A young Edward Elgar had the advantage of growing up in a music shop. The shop was his father's, in their village in the English West Midlands, and Edward spent many hours studying the music that his father sold in his shop and teaching himself to play the instruments. He also taught himself to compose. His abilities were not recognized for many years, however, because of the culture and the time into which he was born. The musical community was slow to accept an English composer. The last English composer of international status was Henry Purcell, in the 17th century. Edgar was a Roman Catholic in a Protestant country. He was the son of a tradesman in a society where class consciousness was primary. He struggled for recognition for most of his early life, in spite of composing continually. He was not able to gain that recognition beyond his native Worcestershire until he had turned 40. He premiered Variations on an Original Theme (Enigma) in 1899, dedicating it to "my friends pictured within."

The work consists of a theme and fourteen variations. The theme is the enigma. In the author's own words, "The enigma I will not explain - its 'dark saying' must be left unguessed, and I warn you that the apparent connection between the Variations and the Theme is often of the slightest texture; further, through and over the whole set another and larger theme goes, but is not played…” There has been much speculation over this theme, with some commenters saying they hear God Save The Queen, Pop Goes The Weasel, and Rule Britannia.

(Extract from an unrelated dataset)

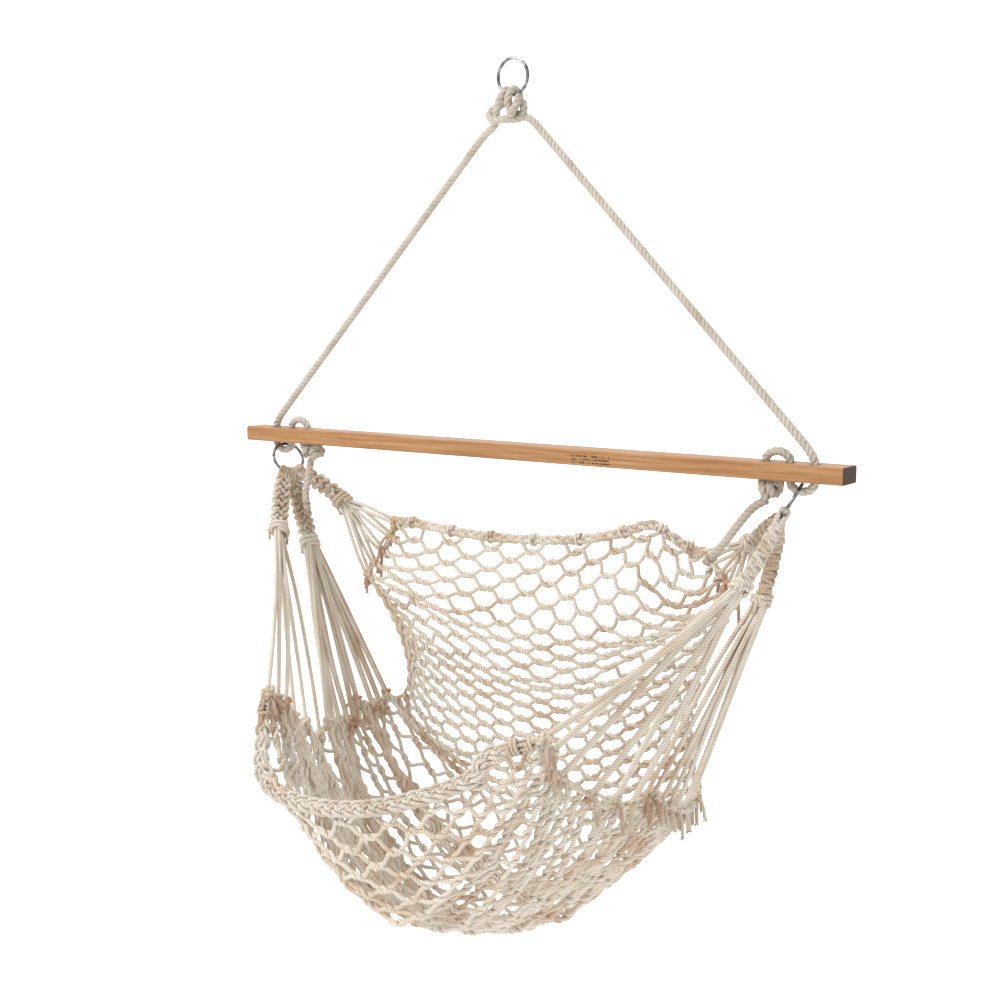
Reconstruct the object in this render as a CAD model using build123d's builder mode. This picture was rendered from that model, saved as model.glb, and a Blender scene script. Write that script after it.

One interesting suggestion is that the theme is a musical representation of the concept of PI, pointing out that the first four notes are represented numerically as 3,1,4,2 - the first four numerals of PI.

The Variations are not a mystery, but refer to Elgar's friends and acquaintances, with glimpses into their peersonalities. C.A.E. is Elgar's wife, Alice. H.D.S-P was a pianist friend with whom he played. R.B.T. was an explorer, prospector and author. W.M.B. was an acquaintance of unpredictable temperament. R.P.A. was the son of poet Matthew Arnold, whimsical and witty. Ysobel is Isabel Fitton, whom Elgar taught to play the viola. A.T.G. was an architect and trusted friend. W.N. was the owner of an eighteenth century house that Elgar admired. Nimrod was a friend and music editor whom Elgar relied upon. Dorabelle was a dancer who devised dances to Elgar's piano performances. G.R.S. was organist at Hereford Cathedral, but the variation is apparently about his bulldog. B.G.N. was a friend at Oxford. Her variation includes the throbbing of a ship's engine as it takes her to Australia. E.D.U. is a self portrait, presenting a composer finally confident of his stature. The first performance of Enigma was an instant success.